Return every line below in which "bends" appears.

[begin Extracted data]

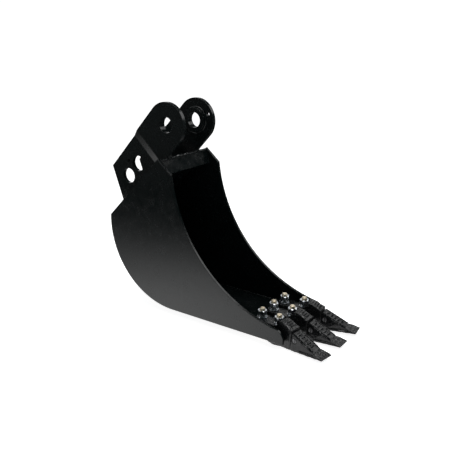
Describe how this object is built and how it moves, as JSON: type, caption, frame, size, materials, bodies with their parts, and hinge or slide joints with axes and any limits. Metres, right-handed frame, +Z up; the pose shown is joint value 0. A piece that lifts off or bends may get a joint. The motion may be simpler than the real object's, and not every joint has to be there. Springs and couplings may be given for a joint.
{
  "type": "excavator bucket",
  "caption": "Narrow trenching bucket for a small excavator, with pin-on ears, a curved open body and bolted, pinned teeth.",
  "frame": {"origin": "on the axis of the dipper pin, midway between the ears", "axes": "+X towards the tooth tips, +Y towards the left side plate, along the pin bores, +Z up with the flat bottom level"},
  "size_m": [0.7639, 0.2312, 0.6183],
  "materials": {
    "black_paint": "gloss black paint over welded plate",
    "cast_steel": "black coated rough casting",
    "yellow_zinc": "yellow zinc plated",
    "bright_zinc": "bright zinc plated",
    "pin_steel": "bare rolled steel",
    "pin_rubber": "black bonded rubber"
  },
  "bodies": {
    "root": {"cutting_edge": "black_paint", "ear_left": "black_paint", "ear_right": "black_paint", "flat_washer_front_center": "bright_zinc", "flat_washer_front_left": "bright_zinc", "flat_washer_front_right": "bright_zinc", "flat_washer_rear_center": "bright_zinc", "flat_washer_rear_left": "bright_zinc", "flat_washer_rear_right": "bright_zinc", "flex_pin_center": "pin_steel", "flex_pin_left": "pin_steel", "flex_pin_right": "pin_steel", "flex_pin_rubber_center": "pin_rubber", "flex_pin_rubber_left": "pin_rubber", "flex_pin_rubber_right": "pin_rubber", "hex_nut_front_center": "bright_zinc", "hex_nut_front_left": "bright_zinc", "hex_nut_front_right": "bright_zinc", "hex_nut_rear_center": "bright_zinc", "hex_nut_rear_left": "bright_zinc", "hex_nut_rear_right": "bright_zinc", "lock_washer_front_center": "bright_zinc", "lock_washer_front_left": "bright_zinc", "lock_washer_front_right": "bright_zinc", "lock_washer_rear_center": "bright_zinc", "lock_washer_rear_left": "bright_zinc", "lock_washer_rear_right": "bright_zinc", "pin_boss_left": "black_paint", "pin_boss_right": "black_paint", "plow_bolt_front_center": "yellow_zinc", "plow_bolt_front_left": "yellow_zinc", "plow_bolt_front_right": "yellow_zinc", "plow_bolt_rear_center": "yellow_zinc", "plow_bolt_rear_left": "yellow_zinc", "plow_bolt_rear_right": "yellow_zinc", "side_plate_left": "black_paint", "side_plate_right": "black_paint", "tooth_point_center": "cast_steel", "tooth_point_left": "cast_steel", "tooth_point_right": "cast_steel", "tooth_shank_center": "cast_steel", "tooth_shank_left": "cast_steel", "tooth_shank_right": "cast_steel", "top_bar": "black_paint", "wrapper": "black_paint"}
  },
  "joints": []
}
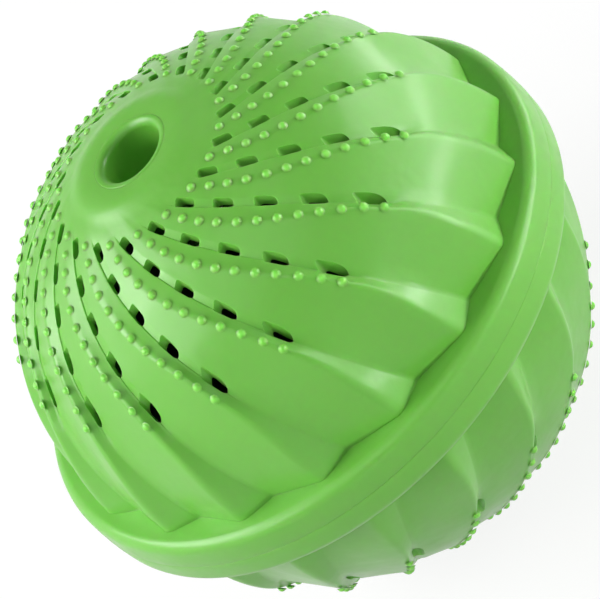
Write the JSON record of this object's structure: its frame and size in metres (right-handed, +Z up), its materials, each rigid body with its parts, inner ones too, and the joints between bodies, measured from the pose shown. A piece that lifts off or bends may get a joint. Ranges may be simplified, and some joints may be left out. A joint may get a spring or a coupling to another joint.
{
  "type": "laundry ball",
  "caption": "Round hollow washing ball in two spirally fluted, slotted plastic halves round a centre tube, with loose ceramic beads inside, tumbled with a wash.",
  "frame": {"origin": "the middle of the ball, on the tube's axis in the joint between the two halves", "axes": "+Z up along the tube through the upper half; +X and +Y along two of the divider's fins"},
  "size_m": [0.1, 0.1, 0.09],
  "materials": {
    "shell_plastic": "leaf green moulded plastic, satin",
    "tube_plastic": "leaf green moulded plastic, satin",
    "divider_plastic": "dark moulded plastic",
    "magnet_metal": "plated ring magnet",
    "bead_clay": "unglazed red clay",
    "bead_white": "unglazed off-white ceramic",
    "bead_grey": "unglazed grey ceramic",
    "bead_brown": "unglazed brown ceramic"
  },
  "bodies": {
    "lower_half": {"lower_shell": "shell_plastic", "centre_tube": "tube_plastic", "divider": "divider_plastic", "lower_magnet": "magnet_metal", "upper_magnet": "magnet_metal"},
    "upper_half": {"upper_shell": "shell_plastic"},
    "bead_clay_1": {"bead_clay_1": "bead_clay"},
    "bead_clay_2": {"bead_clay_2": "bead_clay"},
    "bead_clay_3": {"bead_clay_3": "bead_clay"},
    "bead_clay_4": {"bead_clay_4": "bead_clay"},
    "bead_clay_5": {"bead_clay_5": "bead_clay"},
    "bead_clay_6": {"bead_clay_6": "bead_clay"},
    "bead_white_1": {"bead_white_1": "bead_white"},
    "bead_white_2": {"bead_white_2": "bead_white"},
    "bead_white_3": {"bead_white_3": "bead_white"},
    "bead_white_4": {"bead_white_4": "bead_white"},
    "bead_white_5": {"bead_white_5": "bead_white"},
    "bead_white_6": {"bead_white_6": "bead_white"},
    "bead_grey_1": {"bead_grey_1": "bead_grey"},
    "bead_grey_2": {"bead_grey_2": "bead_grey"},
    "bead_grey_3": {"bead_grey_3": "bead_grey"},
    "bead_grey_4": {"bead_grey_4": "bead_grey"},
    "bead_grey_5": {"bead_grey_5": "bead_grey"},
    "bead_grey_6": {"bead_grey_6": "bead_grey"},
    "bead_brown_1": {"bead_brown_1": "bead_brown"},
    "bead_brown_2": {"bead_brown_2": "bead_brown"},
    "bead_brown_3": {"bead_brown_3": "bead_brown"},
    "bead_brown_4": {"bead_brown_4": "bead_brown"},
    "bead_brown_5": {"bead_brown_5": "bead_brown"},
    "bead_brown_6": {"bead_brown_6": "bead_brown"}
  },
  "joints": [
    {"name": "upper_half_lift", "type": "slide", "parent": "lower_half", "child": "upper_half", "axis": [0, 0, 1], "range_m": [0, 0.06]},
    {"name": "bead_clay_1_rise", "type": "slide", "parent": "lower_half", "child": "bead_clay_1", "axis": [0, 0, 1], "range_m": [0, 0.0701]},
    {"name": "bead_clay_2_rise", "type": "slide", "parent": "lower_half", "child": "bead_clay_2", "axis": [0, 0, 1], "range_m": [0, 0.0701]},
    {"name": "bead_clay_3_rise", "type": "slide", "parent": "lower_half", "child": "bead_clay_3", "axis": [0, 0, 1], "range_m": [0, 0.0584]},
    {"name": "bead_clay_4_rise", "type": "slide", "parent": "lower_half", "child": "bead_clay_4", "axis": [0, 0, 1], "range_m": [0, 0.0584]},
    {"name": "bead_clay_5_rise", "type": "slide", "parent": "lower_half", "child": "bead_clay_5", "axis": [0, 0, 1], "range_m": [0, 0.0584]},
    {"name": "bead_clay_6_rise", "type": "slide", "parent": "lower_half", "child": "bead_clay_6", "axis": [0, 0, 1], "range_m": [0, 0.0584]},
    {"name": "bead_white_1_rise", "type": "slide", "parent": "lower_half", "child": "bead_white_1", "axis": [0, 0, 1], "range_m": [0, 0.0701]},
    {"name": "bead_white_2_rise", "type": "slide", "parent": "lower_half", "child": "bead_white_2", "axis": [0, 0, 1], "range_m": [0, 0.0701]},
    {"name": "bead_white_3_rise", "type": "slide", "parent": "lower_half", "child": "bead_white_3", "axis": [0, 0, 1], "range_m": [0, 0.0584]},
    {"name": "bead_white_4_rise", "type": "slide", "parent": "lower_half", "child": "bead_white_4", "axis": [0, 0, 1], "range_m": [0, 0.0584]},
    {"name": "bead_white_5_rise", "type": "slide", "parent": "lower_half", "child": "bead_white_5", "axis": [0, 0, 1], "range_m": [0, 0.0584]},
    {"name": "bead_white_6_rise", "type": "slide", "parent": "lower_half", "child": "bead_white_6", "axis": [0, 0, 1], "range_m": [0, 0.0584]},
    {"name": "bead_grey_1_rise", "type": "slide", "parent": "lower_half", "child": "bead_grey_1", "axis": [0, 0, 1], "range_m": [0, 0.0701]},
    {"name": "bead_grey_2_rise", "type": "slide", "parent": "lower_half", "child": "bead_grey_2", "axis": [0, 0, 1], "range_m": [0, 0.0701]},
    {"name": "bead_grey_3_rise", "type": "slide", "parent": "lower_half", "child": "bead_grey_3", "axis": [0, 0, 1], "range_m": [0, 0.0584]},
    {"name": "bead_grey_4_rise", "type": "slide", "parent": "lower_half", "child": "bead_grey_4", "axis": [0, 0, 1], "range_m": [0, 0.0584]},
    {"name": "bead_grey_5_rise", "type": "slide", "parent": "lower_half", "child": "bead_grey_5", "axis": [0, 0, 1], "range_m": [0, 0.0584]},
    {"name": "bead_grey_6_rise", "type": "slide", "parent": "lower_half", "child": "bead_grey_6", "axis": [0, 0, 1], "range_m": [0, 0.0584]},
    {"name": "bead_brown_1_rise", "type": "slide", "parent": "lower_half", "child": "bead_brown_1", "axis": [0, 0, 1], "range_m": [0, 0.0701]},
    {"name": "bead_brown_2_rise", "type": "slide", "parent": "lower_half", "child": "bead_brown_2", "axis": [0, 0, 1], "range_m": [0, 0.0701]},
    {"name": "bead_brown_3_rise", "type": "slide", "parent": "lower_half", "child": "bead_brown_3", "axis": [0, 0, 1], "range_m": [0, 0.0584]},
    {"name": "bead_brown_4_rise", "type": "slide", "parent": "lower_half", "child": "bead_brown_4", "axis": [0, 0, 1], "range_m": [0, 0.0584]},
    {"name": "bead_brown_5_rise", "type": "slide", "parent": "lower_half", "child": "bead_brown_5", "axis": [0, 0, 1], "range_m": [0, 0.0584]},
    {"name": "bead_brown_6_rise", "type": "slide", "parent": "lower_half", "child": "bead_brown_6", "axis": [0, 0, 1], "range_m": [0, 0.0584]}
  ]
}
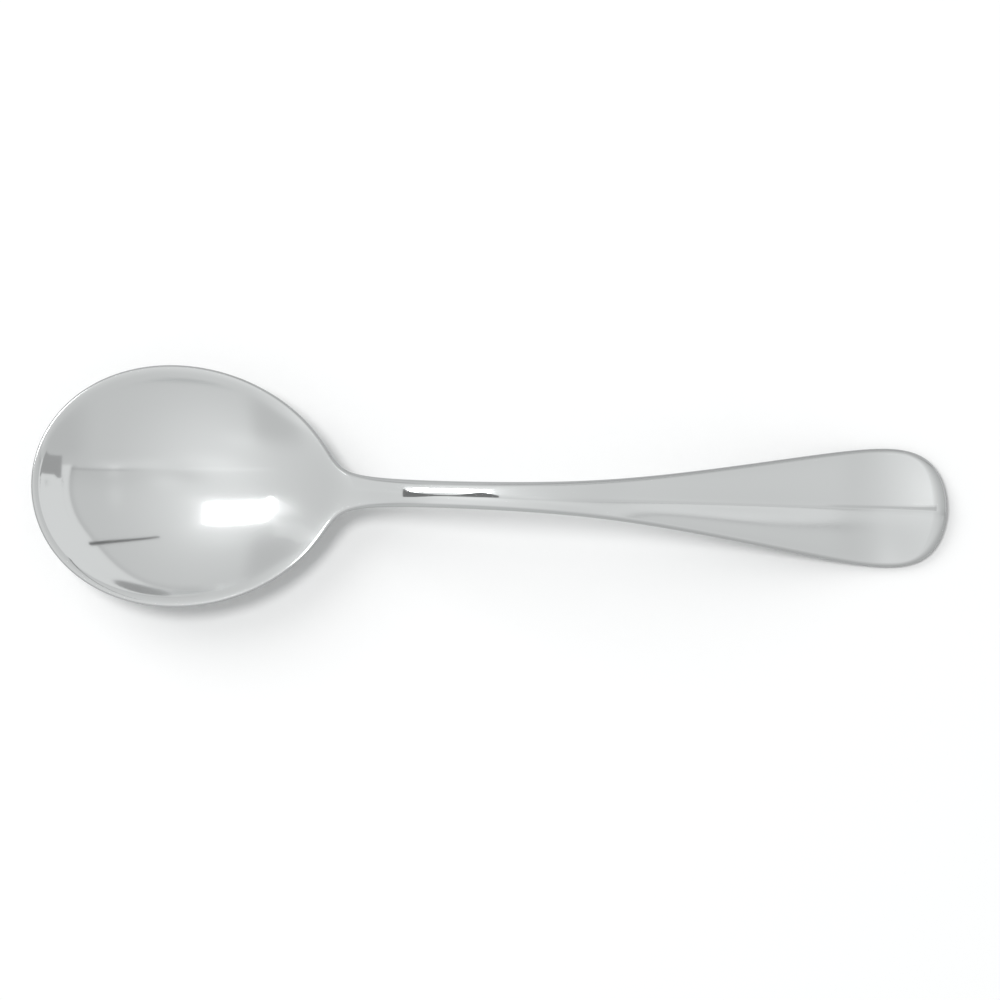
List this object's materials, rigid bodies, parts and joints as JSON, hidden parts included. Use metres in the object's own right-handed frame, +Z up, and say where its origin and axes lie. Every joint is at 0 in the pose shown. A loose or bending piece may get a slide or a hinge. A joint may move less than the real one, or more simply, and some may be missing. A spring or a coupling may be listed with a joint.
{
  "type": "soup spoon",
  "caption": "Soup spoon with a round, deep bowl, a slim arched neck and a flared handle with a soft ridge along its middle.",
  "frame": {"origin": "on the table surface, under the middle of the spoon's length and width", "axes": "+X from the bowl's tip towards the end of the handle, +Y across the spoon, +Z up out of the bowl's hollow"},
  "size_m": [0.175, 0.0462, 0.0204],
  "materials": {
    "polished_steel": "mirror-polished stainless steel with faint polishing marks and light wear on the rim and the handle's end"
  },
  "bodies": {
    "root": {"spoon": "polished_steel"}
  },
  "joints": []
}
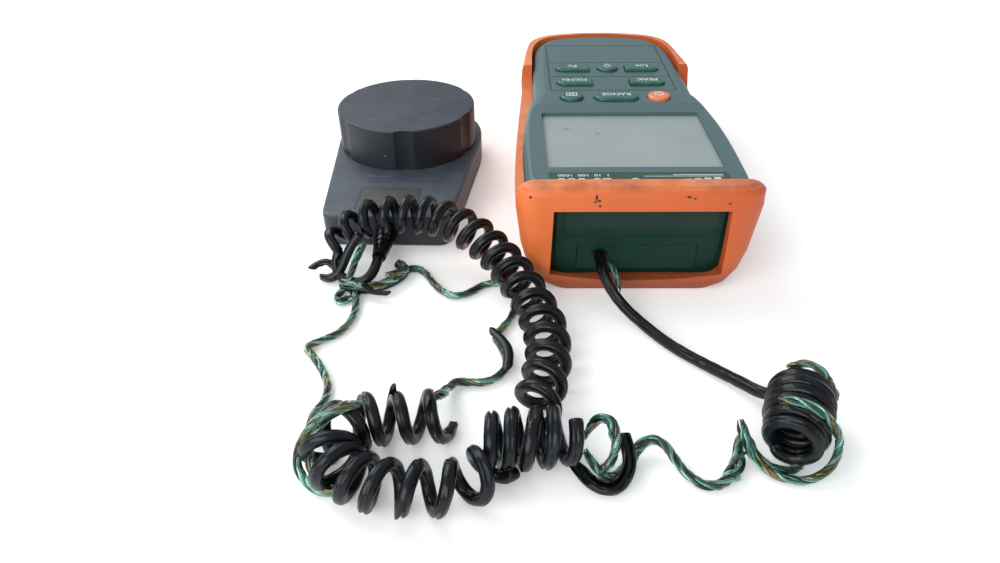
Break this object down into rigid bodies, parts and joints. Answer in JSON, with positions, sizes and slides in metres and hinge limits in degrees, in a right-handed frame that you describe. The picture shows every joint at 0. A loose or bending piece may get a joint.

[end Extracted data]

▸ The output
Describe how this object is built and how it moves, as JSON: type, caption, frame, size, materials, bodies with their parts, and hinge or slide joints with axes and any limits. Metres, right-handed frame, +Z up; the pose shown is joint value 0. A piece that lifts off or bends may get a joint. The motion may be simpler than the real object's, and not every joint has to be there. Springs and couplings may be given for a joint.
Write the JSON record of this object's structure: its frame and size in metres (right-handed, +Z up), its materials, each rigid body with its parts, inner ones too, and the joints between bodies, measured from the pose shown. A piece that lifts off or bends may get a joint. Ranges may be simplified, and some joints may be left out. A joint may get a spring or a coupling to another joint.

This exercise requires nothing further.